La situation matérielle dans les camps, marquée par la pauvreté, le sous-financement des services publics et les tensions sociales, complique la mise en œuvre de tout changement sécuritaire. Les risques de réaction armée ou de fragmentation interne demeurent élevés. L’absence d’un encadrement juridique clair du statut des camps renforce cette incertitude.

Autonomie politique des camps et fragmentation des acteurs

Les camps palestiniens au Liban constituent des microcosmes politiques où coexistent différentes logiques d’allégeance. L’Autorité palestinienne ne dispose que d’une influence relative, concurrencée par des groupes dont les orientations vont de la neutralité prudente à l’opposition ouverte. Cette fragmentation rend difficile toute application uniforme des décisions prises au niveau politique.

La mise en œuvre d’un désarmement symbolique ou progressif nécessite des relais locaux, des négociateurs crédibles et une structure de suivi. L’absence de ces éléments transforme l’annonce politique en cadre d’intention. Les marges de manœuvre des autorités libanaises restent limitées, en raison d’une capacité d’intervention réduite et d’une volonté d’éviter toute confrontation directe.
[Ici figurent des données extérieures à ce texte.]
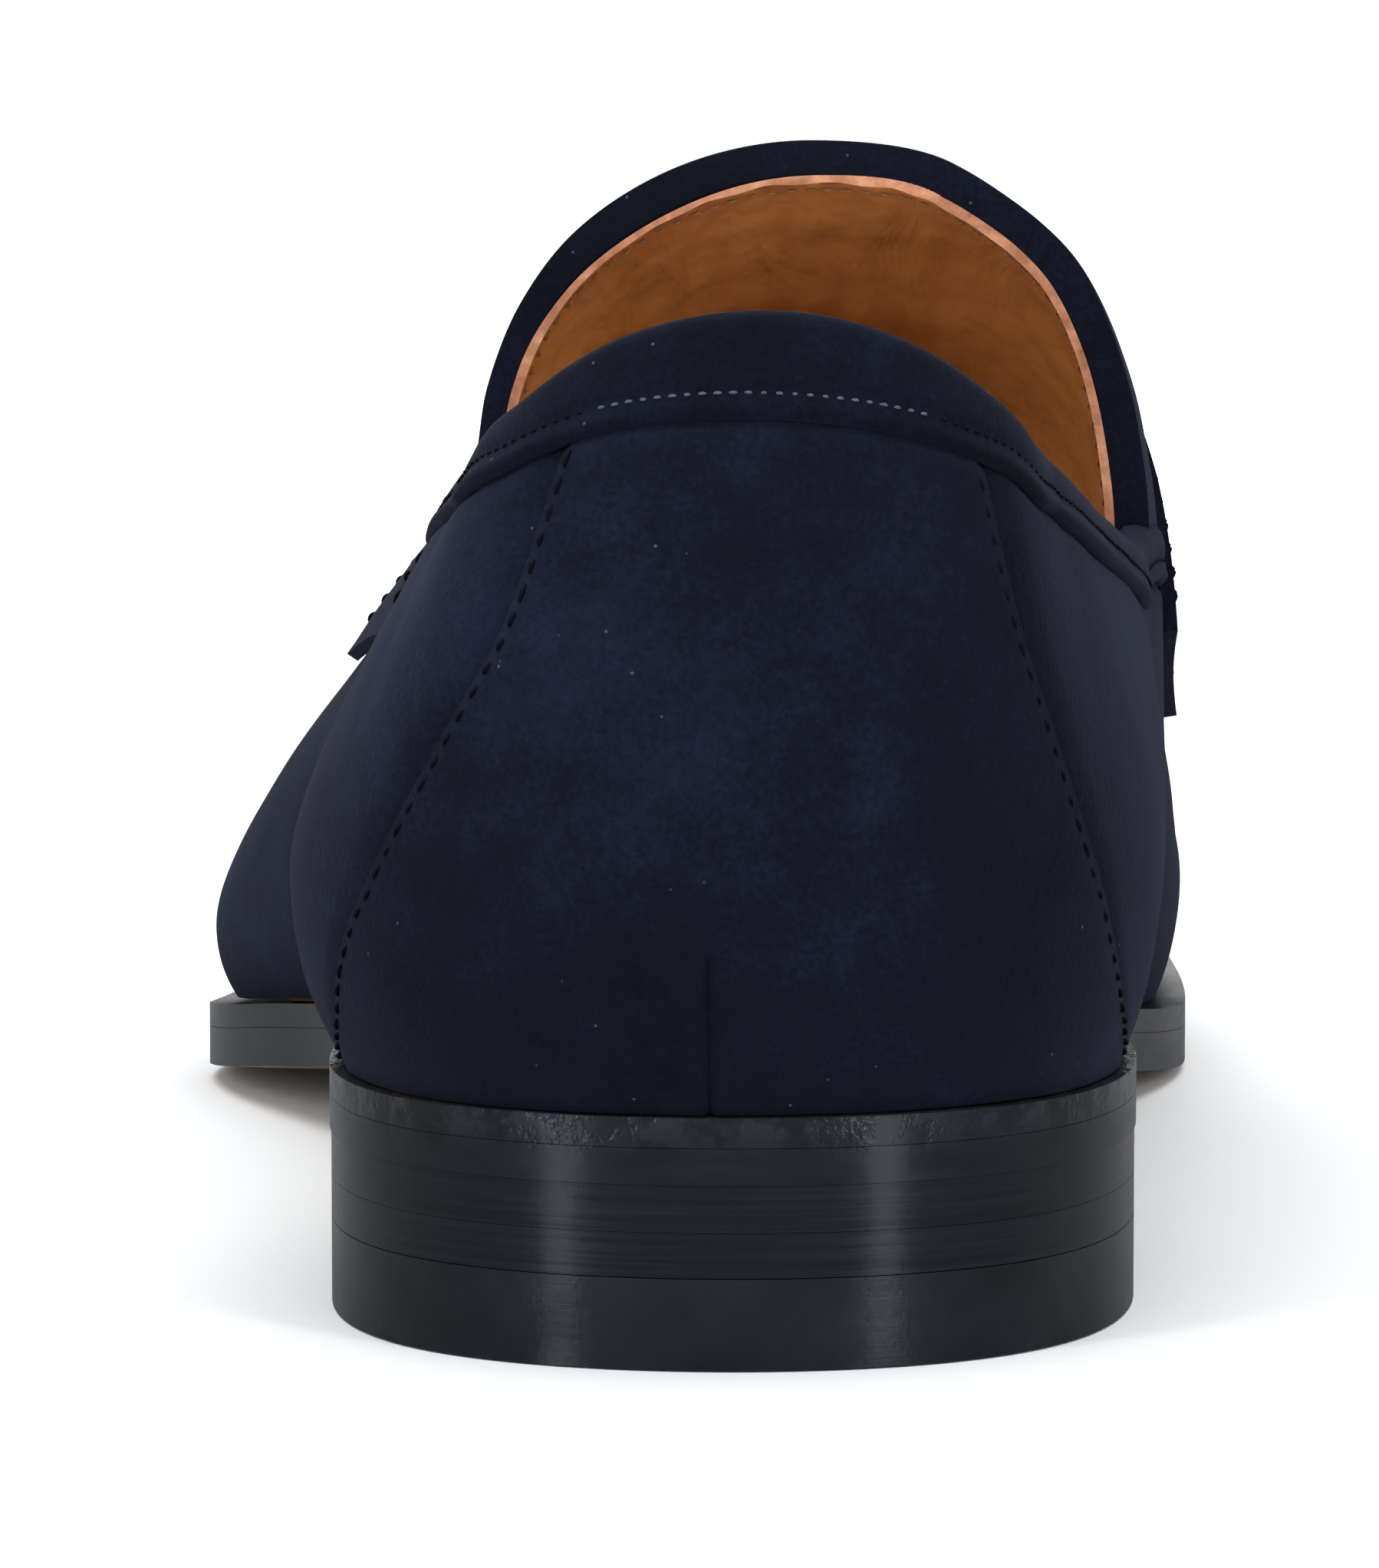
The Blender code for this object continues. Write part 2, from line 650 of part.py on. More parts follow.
def nail_spots():
    """Nail positions on an arc round the heel."""
    for k in range(NAIL_COUNT):
        angle = math.radians(mix(-80, 80, k / (NAIL_COUNT - 1)))
        radius = NAIL_RING * SOLE_LATERAL[1][1]
        yield place(radius * math.sin(angle), 36 - radius * math.cos(angle), 0)


def pin(name, slot, spot, radius, low, high):
    def disc(z):
        def point(a, b):
            reach = radius * (1 - b)
            angle = 2 * math.pi * (a + 0.02)
            return spot + Vector((reach * math.cos(angle), reach * math.sin(angle), z))
        return point

    return shell(name, slot, disc(high), disc(low), 12, 1, ("start", "end", "right"))


def build_heel():
    top = seat_height(0) - edge_thickness(0) - GAP
    middle = (TOP_PIECE_HEIGHT + top) / 2
    heel_layer("heel_lift_upper", "black_edge", middle + GAP / 2, top)
    heel_layer("heel_lift_lower", "black_edge", TOP_PIECE_HEIGHT + GAP, middle - GAP / 2)
    piece = heel_layer("heel_top_piece", "rubber", 0.0, TOP_PIECE_HEIGHT)
    for k, spot in enumerate(nail_spots(), start=1):
        pin("heel_nail_%d" % k, "brass", spot, NAIL_RADIUS, 0.1, NAIL_LENGTH)
        cut(piece, pin("cutter_nail_%d" % k, "brass", spot, NAIL_RADIUS + GAP, -2.0,
                       NAIL_LENGTH + GAP))


def clear_scene():
    for old in list(bpy.data.objects):
        bpy.data.objects.remove(old, do_unlink=True)


clear_scene()
build_upper()
build_linings()
build_sole()
build_heel()
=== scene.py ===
"""Looks of the left penny loafer, drawn in the frame of its CAD model.

Lengths are in millimetres until a mesh is made.  The upper is the CAD last
surface upper(u, t): u runs from the heel (0) to the toe (1) on the lateral side
and to -1 on the medial side, t climbs from the sole (0) to the ridge (1).
"""

import math

import bmesh
import bpy
import numpy as np
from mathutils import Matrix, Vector


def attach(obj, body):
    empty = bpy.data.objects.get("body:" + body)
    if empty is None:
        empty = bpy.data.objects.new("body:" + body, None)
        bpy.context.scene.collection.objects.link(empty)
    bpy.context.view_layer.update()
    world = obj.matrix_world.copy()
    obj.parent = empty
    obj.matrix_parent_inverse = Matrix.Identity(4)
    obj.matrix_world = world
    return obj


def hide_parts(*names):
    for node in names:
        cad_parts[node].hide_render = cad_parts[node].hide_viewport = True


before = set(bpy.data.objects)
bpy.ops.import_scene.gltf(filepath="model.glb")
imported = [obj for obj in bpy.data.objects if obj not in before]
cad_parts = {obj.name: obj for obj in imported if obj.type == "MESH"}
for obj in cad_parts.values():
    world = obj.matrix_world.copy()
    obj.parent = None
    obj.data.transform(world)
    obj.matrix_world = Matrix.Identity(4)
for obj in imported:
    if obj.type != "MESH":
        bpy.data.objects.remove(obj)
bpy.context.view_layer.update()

MM = 0.001
GAP = 0.3

# The last, as in the CAD model: sole outline, side profile, walls and ridge.
SOLE_LENGTH = 300.0
HEEL_Y = 149.0
HEEL_X = -9.2
TOE_TIP_X = -4.0
SOLE_LATERAL = [(9, 23.5), (36, 34.5), (66, 34.8), (105, 35.8), (140, 43.5), (170, 56.2),
                (192, 61.4), (215, 58.0), (245, 49.5), (272, 34.5), (291, 17.5)]
SOLE_MEDIAL = [(9, -23.5), (36, -34.5), (66, -33.0), (105, -27.0), (140, -29.5), (170, -37.0),
               (195, -42.3), (212, -43.0), (240, -41.2), (268, -35.0), (290, -22.5)]
SEAT_HEIGHT = [(0, 20.8), (75, 20.8), (100, 18.4), (130, 14.9), (160, 11.4), (182, 8.8),
               (202, 7.4), (225, 8.0), (250, 10.0), (275, 13.4), (300, 18.0)]
EDGE_THICKNESS = [(0, 5.5), (80, 5.5), (130, 6.2), (170, 6.5), (300, 6.3)]
SOLE_CROWN = [(0, 0.0), (80, 0.0), (150, 0.6), (202, 0.9), (260, 0.7), (300, 0.2)]
FEATHER_INSET = [(0, 1.2), (60, 1.4), (110, 2.2), (170, 3.0), (300, 3.2)]
BELLY = ([(0, 3.2), (40, 4.6), (90, 3.4), (140, 2.6), (190, 2.4), (250, 2.0), (300, 1.8)],
         [(0, 3.2), (40, 3.4), (90, 9.8), (130, 13.4), (165, 7.6), (200, 2.6), (300, 1.8)])
BELLY_RISE = ([(0, 17.0), (60, 15.0), (120, 12.0), (190, 8.0), (250, 7.0), (300, 6.5)],
              [(0, 17.0), (60, 19.0), (125, 26.0), (190, 14.0), (250, 8.5), (300, 6.5)])
BELLY_T = 0.22
RIDGE_X = [(40, -4.0), (70, -4.5), (112, -5.0), (150, -3.0), (200, 0.5), (240, -0.5), (268, -3.6)]
LEAN = [(0, -4.5), (50, -3.5), (110, 0.0)]
LEAN_HEIGHT = 65.0
LEAN_POWER = 1.5
WALL_BULGE = 0.45
RIDGE_HEIGHT = [(40, 113.0), (60, 112.0), (88, 106.0), (112, 99.5), (130, 92.0), (150, 82.0),
                (175, 69.0), (200, 58.0), (225, 49.5), (250, 43.5), (268, 40.0)]
RISE = ([(0, 0.95), (8, 0.70), (20, 0.36), (36, 0.24), (60, 0.20), (95, 0.10), (130, 0.02),
         (155, 0.22), (178, 0.30), (200, 0.26), (260, 0.55), (300, 0.65)],
        [(0, 0.95), (8, 0.70), (20, 0.40), (36, 0.32), (60, 0.40), (95, 0.66), (125, 0.78),
         (160, 0.62), (200, 0.48), (260, 0.55), (300, 0.65)])
RUN = ([(0, 0.45), (20, 0.10), (60, 0.16), (95, 0.70), (118, 0.94), (132, 0.84), (155, 0.62),
        (200, 0.50), (250, 0.52), (300, 0.55)],
       [(0, 0.45), (20, 0.10), (60, 0.16), (95, 0.74), (120, 0.97), (160, 0.66),
        (200, 0.48), (250, 0.52), (300, 0.55)])
TONGUE_REACH = [(78, 0.0), (98, 1.0), (136, 1.0), (162, 0.0)]
TONGUE_CREST_POWER = 12
TONGUE_SHOULDER = ([(56, 0.0), (67, -2.7), (76, -0.5), (84, 1.2), (91, 2.0), (100, 2.0)],
                   [(66, 0.0), (76, 0.4), (84, 1.0), (88, 1.5), (92, 2.8), (97, 5.8)])
BACK_FOLD = 45.0
BACK_FOLD_END = 130.0
TOE_FOLD = 33.0
TOE_FOLD_START = 190.0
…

Persistance d’une zone grise juridico-politique

Le statut des camps reste juridiquement ambigu. Leur insertion partielle dans le cadre administratif libanais ne s’est pas accompagnée d’un contrôle systématique. Cette zone grise permet aux acteurs locaux de maintenir des formes d’autonomie, y compris sur le plan sécuritaire. La volonté politique exprimée à Baabda ne modifie pas cette réalité institutionnelle.

Toute tentative de reprise en main devrait passer par une redéfinition du cadre légal des camps, ce qui suppose un consensus politique interne, difficilement atteignable. L’enjeu dépasse la seule question du désarmement : il concerne la place des réfugiés palestiniens dans l’architecture sociale, administrative et politique du Liban.